Reviewed by Ada Calhoun, March 2, 2001, Books

The Orphan Trains

The Story of Charles Loring Brace and the Children He Saved and Failed, 1853-1929

by Stephen O'Connor

Houghton Mifflin, 362pp., $27

Horatio Alger's rags-to-riches fairy tales about the strapping newsboys of turn-of-the-century New York have shaped the popular conception of that era. And yet there was much more to the plight of the newsboy than Alger would have us believe. The idea that hard work always leads to success and sin always to perdition if you're poor is as much a pipe dream now as it was then.

With this new, thorough history of the Children's Aid Society, Stephen O'Connor fills in the details of the newsboys' lives and options and of the attempts made by the higher classes to redeem them. O'Connor informs without condescending and describes the misery of life in "Five Points," the infamous 19th-century Manhattan slum, without sensationalizing. He weighs out the choices faced by the Children's Aid Society over the past 150 years, framing the debate about welfare and social work in a lucid, humane, and compelling fashion.

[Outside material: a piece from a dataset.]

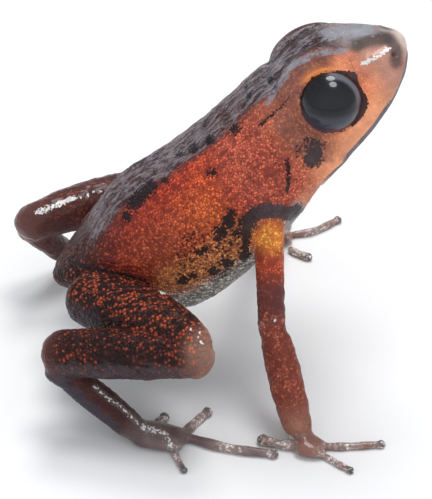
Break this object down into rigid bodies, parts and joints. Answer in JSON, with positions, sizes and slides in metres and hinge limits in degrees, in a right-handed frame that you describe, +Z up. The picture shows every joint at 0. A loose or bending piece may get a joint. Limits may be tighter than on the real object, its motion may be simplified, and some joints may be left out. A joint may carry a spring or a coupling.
{
  "type": "geminis poison frog",
  "caption": "Still, life-size model of a tiny orange-red poison frog standing with its head raised, resting flat on its hands and feet.",
  "frame": {"origin": "on the floor under the middle of the frog's bounding box", "axes": "+X the way the body faces, +Y to the frog's left, +Z up from the floor"},
  "size_m": [0.0118, 0.0144, 0.0112],
  "materials": {
    "torso_skin": "moist, granular, dark blotches",
    "head_skin": "moist, finely granular",
    "eye": "wet gloss",
    "leg_skin": "moist, granular",
    "foot_skin": "moist, smooth",
    "arm_skin": "moist, granular",
    "forearm_skin": "moist, granular"
  },
  "bodies": {
    "root": {"torso": "torso_skin", "head": "head_skin", "eye_right": "eye", "eye_left": "eye", "thigh_right": "leg_skin", "thigh_left": "leg_skin", "shank_right": "leg_skin", "shank_left": "leg_skin", "tarsus_right": "foot_skin", "tarsus_left": "foot_skin", "foot_right": "foot_skin", "foot_left": "foot_skin", "upper_arm_right": "arm_skin", "upper_arm_left": "arm_skin", "forearm_right": "forearm_skin", "forearm_left": "forearm_skin", "hand_right": "foot_skin", "hand_left": "foot_skin"}
  },
  "joints": []
}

Charles Loring Brace was a young minister when, in 1853, he founded the Children's Aid Society and the Newsboy's Lodging House (where, incidentally, Alger stayed and got many of his stories). Despite the success of the Lodging House, where the city's runaways stayed for a fee, Brace believed that unless the children were away from the vicious influences of the streets, and often their parents, they would never escape the cycle of poverty and crime. Thus Brace's removal system, the Orphan Trains, was born.

The Orphan Trains was an "emigration program" whereby poor city children (orphaned, abandoned, or mistreated) were spirited out of their base homes into the country where good Christians would take them in, put them to work, and perhaps even adopt them as their very own. More than a quarter of a million children were removed from the city between 1854 and 1929 and sent to find spiritual redemption and financial security in the West.

Of course, it didn't always work out that way. Although several of the children thrived in the West (a couple even became mayors), some were abused even worse than they had been back in New York. It seemed to make little difference to Brace, however, what specifically happened once the train turned around and went back to New York, and O'Connor takes Brace to task for this. One of the most grievous failures of the Orphan Trains was that after dropping the children off, only scant efforts were made to track the children's lives with their adopted families.

This history of the Children's Aid Society and its founder has an agenda. The conclusion of Orphan Trains leaves little question as to O'Connor's feelings about tax cuts, Rudolph Giuliani's Workfare program, and Newt Gingrich's insistence that welfare mothers are to blame for their own suffering. Even though O'Connor only brings in Brace's modern legacy in the concluding chapter, it is clear throughout that Brace's failures and triumphs ought to provide a lesson in the study of our current, beleaguered child welfare system. In this era of "compassionate conservatism," Orphan Trains is particularly timely.